Emoção forte percorreu o acampamento quando lá chegou Railda de Jesus, 77 anos, negra, uma espécie de heroína no lugar. Vó Railda, como a chamam, esteve acampada no mesmo terreno, há nove anos. Fez greve de fome, acorrentou-se ao Palácio dos Bandeirantes, sede do governo estadual, teve uma cobra de estimação, que adotou o seu barraco como casa, durante o período da ocupação. Hoje, ela tem o seu próprio apartamento no Condomínio João Cândido. “Esse tempo do acampamento foi o período mais feliz da minha vida. Estou aqui para desejar boa luta para quem está chegando agora”, disse, enquanto era cumprimentada por todos.
Pedreiros, porteiros, pintores, mecânicos, borracheiros, empregadas, babás, cozinheiras… Estas são algumas das profissões que se encontram entre os ocupantes. Gente como Felipe, 29 anos, casado, metalúrgico que trabalha no Embu, salário de R$ 1.500, que chegou há pouco ao MTST. Felipe ainda estuda (“pra melhorar de vida”) e tem um filho de cinco anos. Paga R$ 750 de aluguel. Sobra pouco para a alimentação, vestuário, material didático, transporte. Lazer, nem pensar. “Temos de lutar. Nada vem sem luta”, ele diz, enquanto levanta o barraco em que deverá viver a partir deste sábado.
Trata-se de barracos de lona preta, sustentados por cinco bambus –é o kit ocupação, distribuído pelo MTST a todos os sem-teto.

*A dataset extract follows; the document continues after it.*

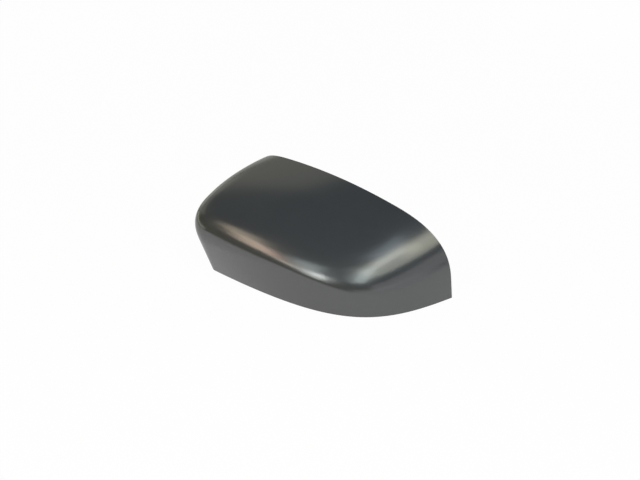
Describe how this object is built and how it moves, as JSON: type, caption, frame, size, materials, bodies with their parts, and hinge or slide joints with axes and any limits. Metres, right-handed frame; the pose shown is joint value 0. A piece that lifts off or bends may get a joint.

Guilherme Boulos, um dos coordenadores do MTST explica, durante um rápido discurso, na primeira assembleia da ocupação, as regras do jogo:
- “Ninguém poderá cercar os lotes com cordinhas e nem construir outra coisa que não barracos de lona com bambu ou outra madeirinha melhor. Queremos encher esse terreno de barracos. Nosso objetivo é conquistar a moradia digna. Não é fazer mais uma favela em São Paulo, com todo o respeito pelo pessoal que está fazendo sua luta nas favelas”, disse.
- “Aqui não se vai vender um lote; aqui não se cobra dinheiro. Estamos aqui para conquistar um direito básico, que é o da moradia. Ninguém terá de pagar nada para permanecer na ocupação.”
- “Todos precisam entender a importância de consolidar o acampamento, permanecendo o máximo de tempo possível nele e convidando outras pessoas (vizinhos e parentes) a aderir.”
A bandeira do MTST é içada na frente da ocupação, quando um carro da Polícia Militar passa bem diante da entrada do terreno. Tudo bem.
Guilherme encerra seu discurso de olho no momento político do país:
“Todo mundo aqui está acompanhando a crise política. A nossa melhor resposta para aqueles que estão ameaçando, para aqueles que querem calar a nossa luta, que querem acabar com os programas sociais no Brasil… a nossa melhor resposta para essa elite sem vergonha desse país é fazer novas ocupações de terra como a de hoje, que mostram que não vamos dar nenhum passo atrás. Enquanto eles ameaçam e tentam nos intimidar, vamos responder colocando lona preta em cada terreno vazio.”
A nova ocupação ainda não tem nome. Mas vários membros do MTST defendem que ela se chame Presidente Hugo Chávez. Tem a ver.